Hacker News new | ask | show | jobs
by JohnFen 623 days ago
Since the web was widely scraped to train LLMs, I have to assume that the entirety of what I had up on the web was included. That's more than a "miniscule pinch". I consider it to be wholesale abuse. For me, money doesn't enter into it at all.

However, there's literally nothing I can do about it aside from withdrawing from the public web -- which is what I've done, aside from writing comments here. Until/unless there is some sort of effective way of defending against the crawlers, the open web is no longer a suitable place to publish anything.

2 comments

There's never going to be a way to defend against crawlers and still have an open web. Good actors may respect conventions like a robots.txt file but that's ultimately just a polite request.

You could get further trying to block by user agent headers, known crawler IPs, etc but then you're just taking up the same fight advertisers have with ad blockers.

> You could get further trying to block by user agent headers

That's a game of what-a-mole, though, and when the scraped data is being used to train LLMs, then a single miss is a really huge problem. That's why I gave up on that approach and took my sites off of the open web until some effective defense becomes possible.

The complaints I see are almost always aimed at the output of an LLM, and that only contains a significant amount of a work when it breaks.

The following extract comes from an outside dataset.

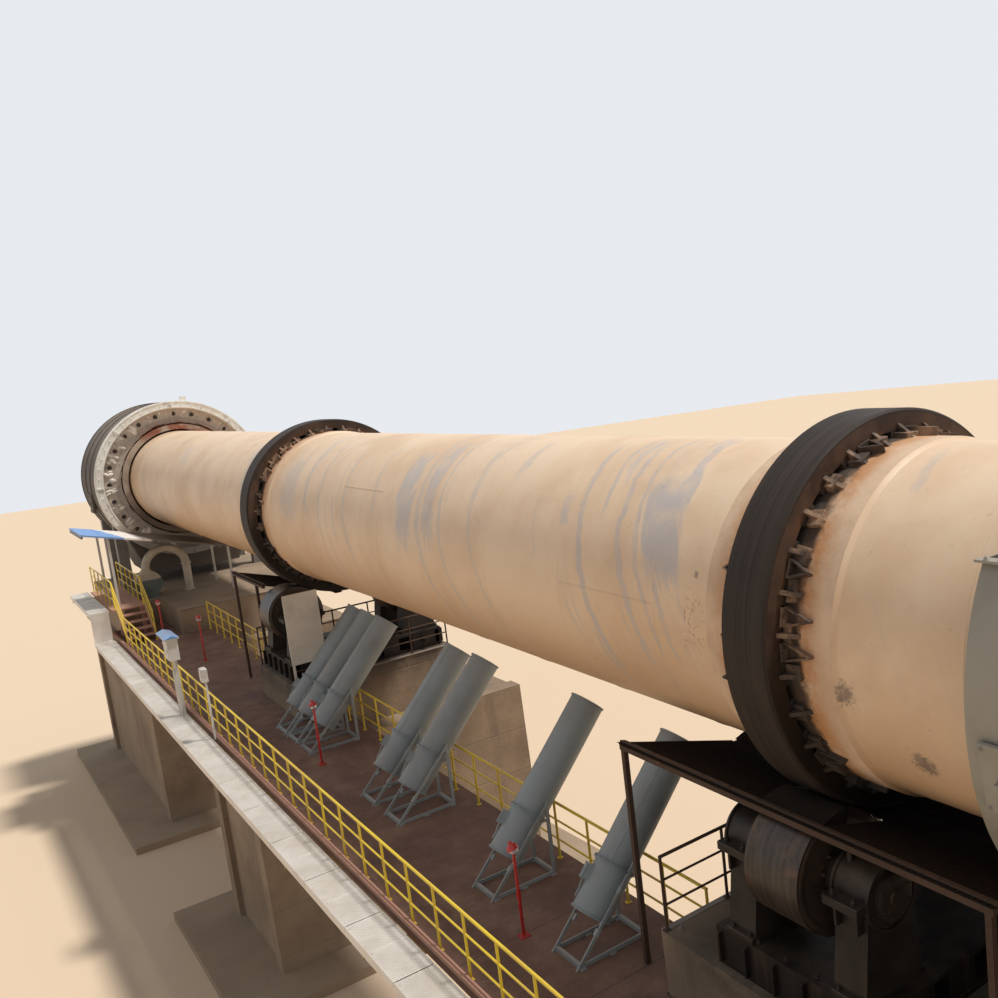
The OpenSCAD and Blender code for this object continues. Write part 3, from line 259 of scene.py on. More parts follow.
class Nodes:
    """Builds one material's node tree in short steps."""

    def __init__(self, name):
        self.material = bpy.data.materials.new(name)
        self.material.use_nodes = True
        self.tree = self.material.node_tree
        self.shader = self.tree.nodes["Principled BSDF"]
        self.place = self.node("TexCoord", {}, "Object")

    def node(self, kind, inputs, output=0, **settings):
        """New node with its settings and inputs, as the value of one of its outputs."""
        made = self.tree.nodes.new("ShaderNode" + kind)
        for name, value in settings.items():
            setattr(made, name, value)
        for index, value in inputs.items():
            self.set(made.inputs[index], value)
        return Value(self, made.outputs[output])

    def set(self, socket, value):
        """Gives an input a link, a colour or a plain value."""
        if isinstance(value, Value):
            self.tree.links.new(value.socket, socket)
        elif socket.type == "RGBA":
            socket.default_value = (*value, 1)
        else:
            socket.default_value = value

    def maths(self, operation, a, b=0.0, clamp=False):
        return self.node("Math", {0: a, 1: b}, operation=operation, use_clamp=clamp)

    def kiln_place(self):
        """(x along the kiln, y, v, radius, angle) from the object coordinates."""
        from_axis = self.node("VectorMath", {0: self.place, 1: (0, 0, AXIS_HEIGHT)},
                              operation="SUBTRACT")
        x, y, v = (self.node("VectorMath", {0: from_axis, 1: way}, "Value", operation="DOT_PRODUCT")
                   for way in ((cos(SLOPE), 0, -sin(SLOPE)), (0, 1, 0), (sin(SLOPE), 0, cos(SLOPE))))
        return x, y, v, self.maths("SQRT", y * y + v * v), self.maths("ARCTAN2", y, v)

    def vector(self, x, y, z):
        return self.node("CombineXYZ", {0: x, 1: y, 2: z})

    def scaled(self, scale):
        """Object coordinates with a scale of their own in each direction."""
        return self.node("VectorMath", {0: self.place, 1: scale}, operation="MULTIPLY")

    def height(self, vector):
        return self.node("SeparateXYZ", {0: vector}, 2)

    def noise(self, scale, detail, rough, vector=None, distortion=0.0):
        inputs = {"Vector": vector or self.place, "Scale": scale, "Detail": detail,
                  "Roughness": rough, "Distortion": distortion}
        return self.node("TexNoise", inputs, "Fac")

    def cells(self, scale):
        return self.node("TexVoronoi", {"Vector": self.place, "Scale": scale}, "Distance")

    def ramp(self, value, low, high):
        """0 below low, 1 above high, smooth between."""
        return self.node("MapRange", {0: value, 1: low, 2: high}, interpolation_type="SMOOTHSTEP")

    def fall(self, value, low, high):
        """1 below low, 0 above high, smooth between."""
        return 1.0 - self.ramp(value, low, high)

    def patches(self, low, high, *noise):
        """0 where a noise is below low and 1 where it is above high."""
        return self.ramp(self.noise(*noise), low, high)

    def band(self, value, centre, half, soft):
        """1 within half of centre, falling to 0 over soft."""
        return self.fall(self.maths("ABSOLUTE", value - centre), half, half + soft)

    def stations(self, x, half, soft):
        """1 within half of a tyre, falling to 0 over soft."""
        inlet, middle, outlet = (self.band(x, place, half, soft) for place in TYRES.values())
        return inlet + middle + outlet

    def off_middle(self, value):
        """Distance from the middle of each whole step of value."""
        return self.maths("ABSOLUTE", self.maths("FRACT", value) - 0.5)

    def facing_up(self):
        """1 on faces that look up, 0 on walls and undersides."""
        return self.ramp(self.height(self.node("NewGeometry", {}, "Normal")), 0.15, 0.85)

    def mix(self, factor, first, second):
        """Colour between first and second."""
        return self.node("Mix", {0: factor, 6: first, 7: second}, 2, data_type="RGBA")

    def two_tone(self, scale, first, second):
        """Large uneven areas of two colours."""
        return self.mix(self.patches(0.35, 0.7, scale, 6, 0.65), first, second)

    def finish(self, colour, rough, metallic, bump, strength, distance, specular=0.5):
        """Sets the shader, with a bump of the given strength and height in metres."""
        normal = self.node("Bump", {"Strength": strength, "Distance": distance, "Height": bump})
        for name, value in (("Base Color", colour), ("Roughness", rough), ("Metallic", metallic),
                            ("Specular IOR Level", specular), ("Normal", normal)):
            self.set(self.shader.inputs[name], value)
        return self.material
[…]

Going after the LLM itself, not the output, is a lot trickier. Anyone can make a big database of public website contents. And if they use it to make a search engine for example, that gets classified as entirely legitimate. If we're excluding the output of the LLM, what's the difference?

Also if you scrunch down into a small model, it mathematically can't contain very much of the input text.

> Going after the LLM itself, not the output, is a lot trickier.

Exactly so, and this is why withdrawing from the open web is the only realistic solution at this time.